Banbury paramedics will receive new equipment to help dementia patients

Paramedics in Oxfordshire are set to become the first to alert other healthcare providers to a patient's dementia with the push of a button.

Paramedics in Banbury are set to become amongst the first to be able to alert other healthcare workers of a patient's dementia.
Paramedics in Banbury are set to become amongst the first to be able to alert other healthcare workers of a patient's dementia.

The new innovation will see a special dementia button added to paramedics' electronic devices and aims to ensure that more people will receive the care they need when arriving at emergency departments or when requiring other health and social care services.

It forms part of a new £40,000 project being delivered by South Central Ambulance Service NHS Foundation Trust (SCAS), which covers Banbury, in partnership with the Universities of Portsmouth and Southampton and is funded by The Health Foundation Q Exchange programme to improve care for older people.

Dementia can impact all aspects of a patient's care, which means it is important that all staff are aware of a confirmed or suspected case. Currently, when paramedics record a patient's healthcare information on their electronic patient record (ePR) there is no dedicated place to record dementia.

As paramedics may be treating a patient for an injury or illness unrelated to dementia, the variety of places a dementia diagnosis can be listed within the ePR means it can often be missed by subsequent healthcare providers reviewing the patient's notes.

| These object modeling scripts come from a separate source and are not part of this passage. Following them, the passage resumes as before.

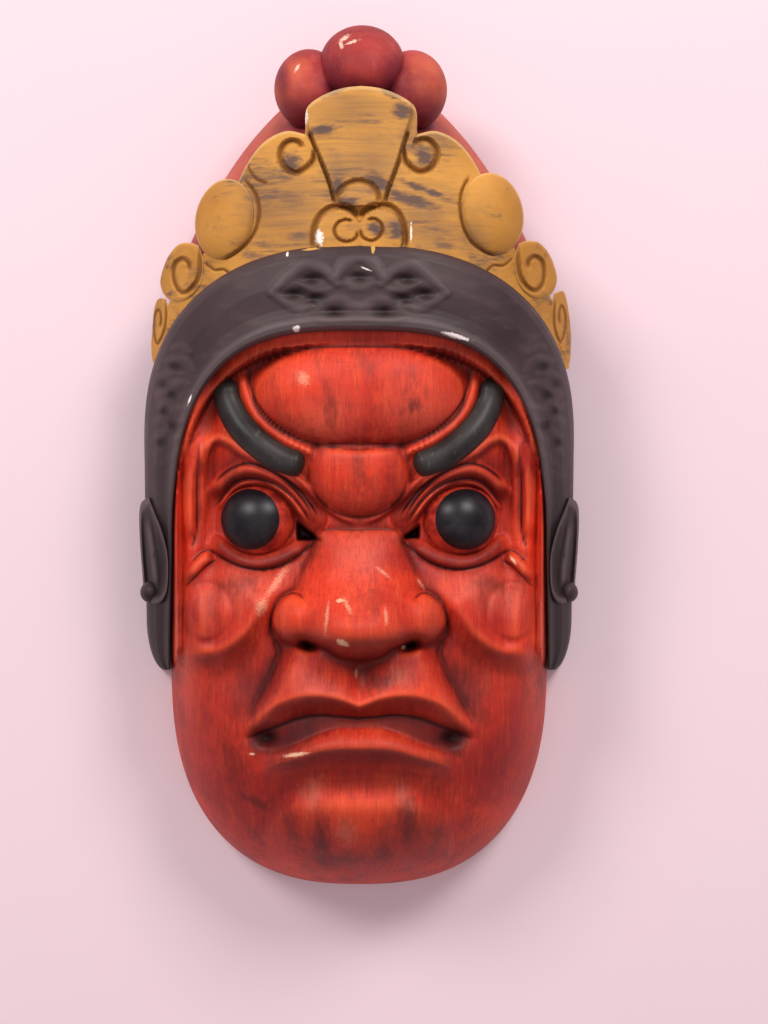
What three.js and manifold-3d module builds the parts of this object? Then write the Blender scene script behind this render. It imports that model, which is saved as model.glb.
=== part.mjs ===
import * as THREE from 'three';
import Module from 'manifold-3d';

// Carved wooden face mask, in mm. +X is the viewer's right, +Y runs up to the topknots, +Z comes out
// of the face. The rim of the back lies on z = 0.
//
// Front sizes are drawn as seen from EYE mm in front, true at DRAWN_AT mm above the rim. A point
// nearer the eye is drawn in towards the viewing axis by place().
const EYE = 722;
const DRAWN_AT = 25;
const AXIS = [12.2, -28.2];
const CENTRE = [0.3, -7.0]; // middle of the finished piece, moved to the origin

// head block
const FACE_HALF = 91.9; // half width of the face at the jaw
const CHIN_DROP = 109.8; // from the widest jaw line down to the chin
const JAW_LINE = -100.7;
const HOOD_LINE = 60;
const HOOD_RISE = 130;
const DEPTH = 84; // rim to the flat of the face
const WALL = 11;

// head band
const BAND_IN = { v: -51.7, a: 91.1, b: 112.2, n: 3 };
const BAND_OUT = { v: 7.1, a: 105.3, b: 95.6, n: 2.4 };
const BAND_LIFT = 105; // front of the band over the brow
const STRAP_END = -105.5;

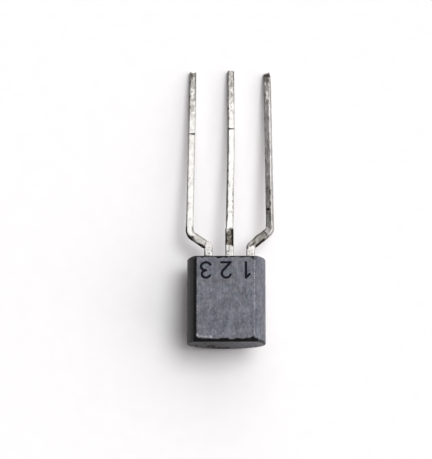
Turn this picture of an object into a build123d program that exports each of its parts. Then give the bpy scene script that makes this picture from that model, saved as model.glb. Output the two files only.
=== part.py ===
from build123d import *
import math
import os

os.makedirs("parts", exist_ok=True)

# Small moulded transistor with three formed leads, lying on its round back with its
# lead tips on the table. Millimetres.
#
# Local frame, in which every piece is drawn:
#   x across the leads, y from the moulding towards the lead tips, z towards the flat face.
#   y = 0 is the seating end of the moulding, z = 0 is the middle of the leads and the
#   centre line of the round back.
# Row frame, in which every piece is written: the same, turned about x until the back of
# the moulding and the lead tips both touch z = 0, with the origin under the middle.

# ---------------------------------------------------------------- driving dimensions
# moulding
body_radius = 2.335          # round back
flat_distance = 1.50         # lead plane to flat face
body_height = 5.14           # seating end to far end
bevel_across = 0.20          # bevel beside the flat face, measured across
bevel_down = 0.17            # the same, measured into the depth
bevel_end = 0.19             # bevel at the far end of the flat face, measured along
back_draft_deg = 2.0         # far end, back half only
seat_edge_radius = 0.06      # seating end, all round
far_edge_radius = 0.08       # far end, round part

# leads
lead_pitch = 1.27            # centre to centre where they leave the moulding
row_offset = 0.185           # the lead row sits this far off the moulding's centre line
lead_thickness = 0.40
stub_width = 0.51            # from the moulding to the end of the formed part
lead_width = 0.45            # the rest
emitter_run = ((0.825, 0.24), (-2.195, 1.585, 0.48), (-2.03, 11.690))
base_run = ((0.217, 2.00), (0.272, 6.75), (0.271, 11.732))
base_step_y = (1.86, 2.00)   # where the stub narrows
collector_run = ((0.816, 0.24), (2.630, 1.790, 0.42), (2.486, 11.630))
emitter_notch = 0.05         # shear mark in the tip
collector_tip_slant = 0.105  # the tip is cut at an angle
collector_pinch_along = 0.24 # and pinched to a wedge
collector_pinch_down = 0.26

# inside the moulding
pad_low_x = -0.45                        # pad that carries the chip, from here to its lead
pad_low_y, pad_high_y = -3.10, -1.72
base_inner_y = -1.30
base_pad_width, base_pad_high_y = 0.78, -0.78
emitter_inner_y = -1.95
emitter_pad_width, emitter_pad_high_y = 0.66, -1.20
lock_depth, lock_length, lock_y = 0.08, 0.26, -0.40
attach_thickness = 0.02
die_side = 0.40
die_thickness = 0.22
die_x, die_y = 0.24, -2.38
attach_margin = 0.05
wire_diameter = 0.03
ball_radius, ball_height = 0.042, 0.022
stitch_long, stitch_wide, stitch_high = 0.10, 0.075, 0.020
loop_rise = 0.17

# ---------------------------------------------------------------- helpers


def rounded_wire(points, radii):
    """Closed wire through the points, each corner turned with its own radius."""
    n = len(points)
    starts, arcs, ends = [], [], []
    for i in range(n):
        (px, py), (cx, cy), (nx, ny) = points[i - 1], points[i], points[(i + 1) % n]
        r = radii[i]
        ax, ay = px - cx, py - cy
        bx, by = nx - cx, ny - cy
        la, lb = math.hypot(ax, ay), math.hypot(bx, by)
        ax, ay, bx, by = ax / la, ay / la, bx / lb, by / lb
        if r <= 0:
            starts.append((cx, cy))
            arcs.append(None)
            ends.append((cx, cy))
            continue
        half = math.acos(max(-1.0, min(1.0, ax * bx + ay * by))) / 2
        t = r / math.tan(half)
        mx, my = ax + bx, ay + by
        lm = math.hypot(mx, my)
        mx, my = mx / lm, my / lm
        reach = r / math.sin(half)
        starts.append((cx + ax * t, cy + ay * t))
        ends.append((cx + bx * t, cy + by * t))
        arcs.append((cx + mx * (reach - r), cy + my * (reach - r)))
    edges = []
    for i in range(n):
        if arcs[i] is not None:
            edges.append(ThreePointArc(starts[i], arcs[i], ends[i]))
        a, b = ends[i], starts[(i + 1) % n]
        if math.dist(a, b) > 1e-7:
            edges.append(Line(a, b))
    return Wire(edges)


def plate(points, radii, low_z, high_z):
    face = Face(rounded_wire(points, radii))
    if face.normal_at().Z < 0:
        face = -face
    return extrude(Pos(0, 0, low_z) * face, amount=high_z - low_z, dir=(0, 0, 1))


def block(x0, x1, y0, y1, z0, z1):
    return Pos((x0 + x1) / 2, (y0 + y1) / 2, (z0 + z1) / 2) * Box(
        x1 - x0, y1 - y0, z1 - z0
    )


def offset_sides(run, widths):
    """Left and right edges of a strip along a centre line, mitred at the corners."""
    sides = []
    for sign in (-1, 1):
        lines = []
        for (ax, ay), (bx, by), w in zip(run, run[1:], widths):
            l = math.hypot(bx - ax, by - ay)
            nx, ny = (by - ay) / l * sign * w / 2, -(bx - ax) / l * sign * w / 2
            lines.append(((ax + nx, ay + ny), (bx + nx, by + ny)))
        side = [lines[0][0]]
        for (p, q), (r, s) in zip(lines, lines[1:]):
            d1 = (q[0] - p[0], q[1] - p[1])
            d2 = (s[0] - r[0], s[1] - r[1])
            det = d1[0] * d2[1] - d1[1] * d2[0]
            t = ((r[0] - p[0]) * d2[1] - (r[1] - p[1]) * d2[0]) / det
            side.append((p[0] + d1[0] * t, p[1] + d1[1] * t))
        side.append(lines[-1][1])
        sides.append(side)
    return sides


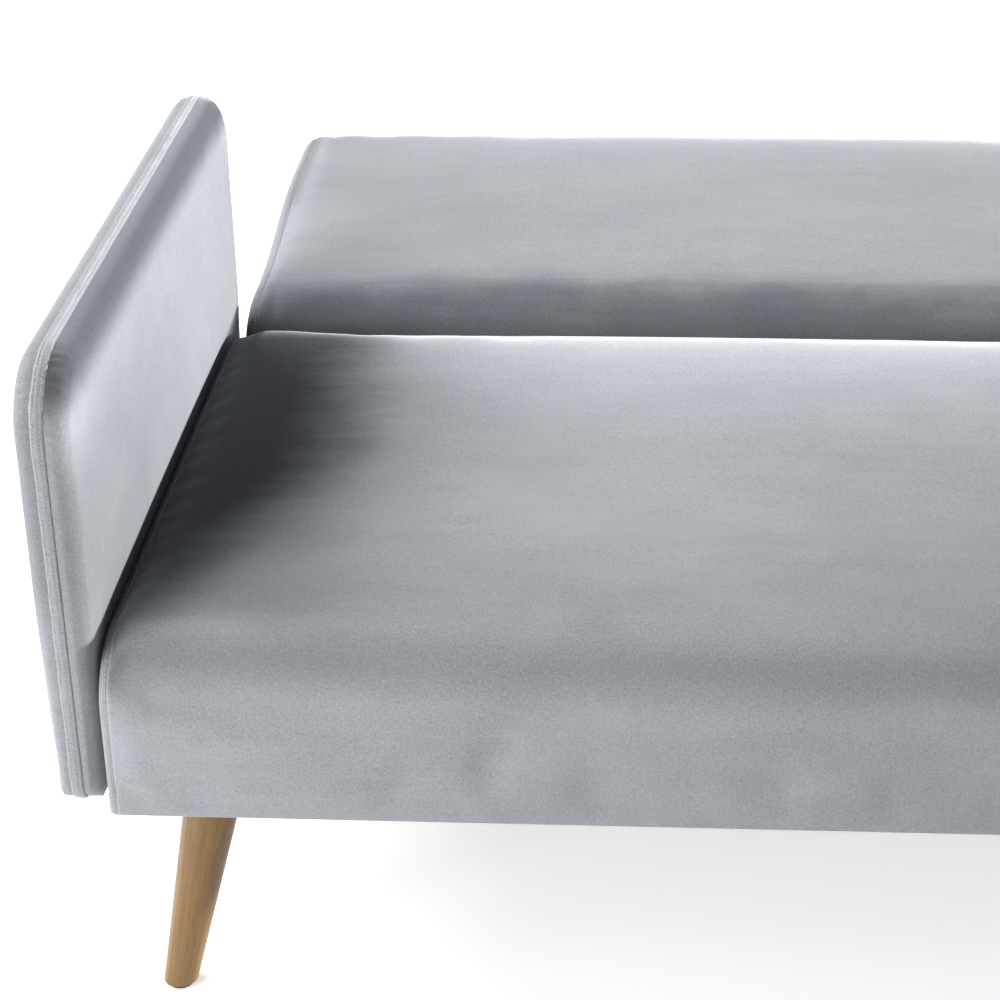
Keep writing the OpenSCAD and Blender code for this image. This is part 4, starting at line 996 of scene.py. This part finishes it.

In collaboration with the two Hampshire universities, SCAS surveyed ambulance clinical staff on the subject and received overwhelming support for a designated button that would enable a quick and clear way of recording cases of dementia.

Senior research paramedic at SCAS, Helen Pocock, said: “Older people have a high usage of emergency ambulance services and dementia is a common condition affecting older people who use health services, impacting on all aspects of their care.

"We found that dementia could have been recorded in 16 different text fields on the electronic patient record, making it difficult for accurate data retrieval by other staff referring to the record and potentially meaning those patients do not receive the tailored onward care they need.”

Dr. Carole Fogg, a senior research fellow at the University of Southampton, said: "It is well documented that people with dementia have poorer outcomes in hospital, so this innovation has the potential to enable them to receive the most appropriate care from emergency departments at the point of arrival or from referral services such as social care."